ベンジャミン・グレアム、デビッド・D・ドッド


■第6版について

 この計画は、2006年後半に私がマグロウヒルの編集者から本書の新版をまとめるように持ちかけられたところから始まった。私はこの計画を主任編集者として引き受けることに同意し、その数カ月後、3人の編集者を加えたチームを編成した。その3人とは、著名な金融ライター兼歴史家、バリュー投資の指導的な研究者、そして経験豊かな金融ジャーナリストだった。また、原文に対する現代の実務家たちのコメントを掲載しており、それによって彼ら自身のバリュー投資に対する取り組み方に基づいた新しい視点がもたらされた。グローバルバリュー投資に関する新たな小論も追加した。

 これらの貢献は2007年後半と2008年初めに提案・編集されたため、2008年3月に立派な投資銀行であるベアー・スターンズを破産に近い状態にまでした信用危機の深まりと金融市場の急落については言及されていない。その理由は、近視眼的に直近の出来事に着目するのではなく、好調な相場にも不調な相場にも当てはまる長期的な考え方をして、グレアムとドッドのように主に「概念、手法、基準、原則、そしてとりわけ論理的な思考」を扱うようにしているからだ。

 第6版の土台としては、1940年に出版された本書の第2版を用いることにした。これは、第2版がもっとも包括的だからである。そして、この古典的な名著の文章は変更しないことにした。このように進めることによって、読者がグレアムとドッドの偉大な業績を彼らが当時に書いた言葉で理解し、大きく変化した今日の世界でも深い関連性があり、その重要性を見抜いてもらえると思ったからである。

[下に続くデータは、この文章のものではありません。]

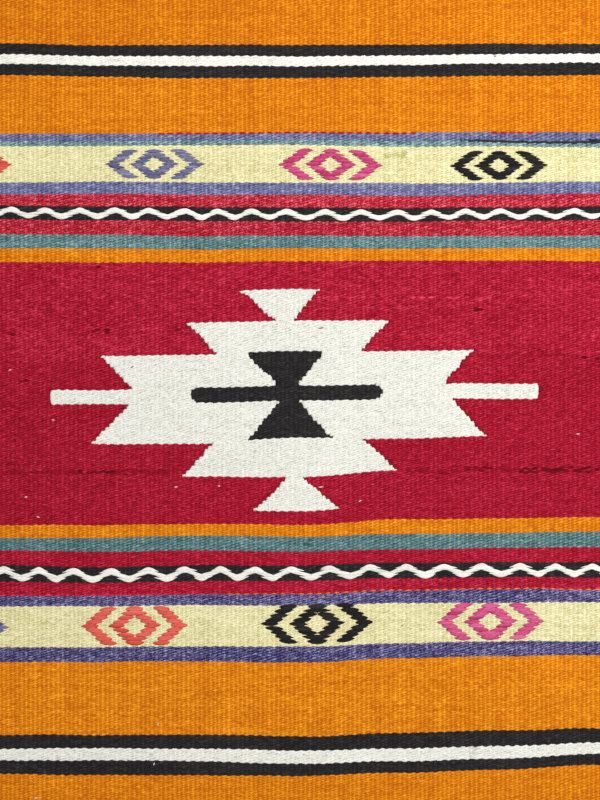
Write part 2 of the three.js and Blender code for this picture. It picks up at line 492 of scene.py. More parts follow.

 この計画は、全部で11人のバリュー投資家たちの性質を象徴するような寄稿者の協力を得た。その多くは仕事上では競争相手だが、友人であり同僚でもある。われわれはみな、だれもすべての答えを知っているわけではないことが分かっている。われわれの最大の過ちを昨日起こったことかのように鮮明に覚えているからだ。同じように、だれもバリュー投資の技術を完成させてはいないことも認識している。常に新しい課題が生まれ、改善する余地があるのだ。経験豊かで能力のある寄稿者と編集者の多様な観点を組み合わせることによって、本書の第6版が、これまでの5版の後継として長い間価値を持つような、豊かで多様で非常に詳細な投資の考え方の織りなされたものになることを望んでいる。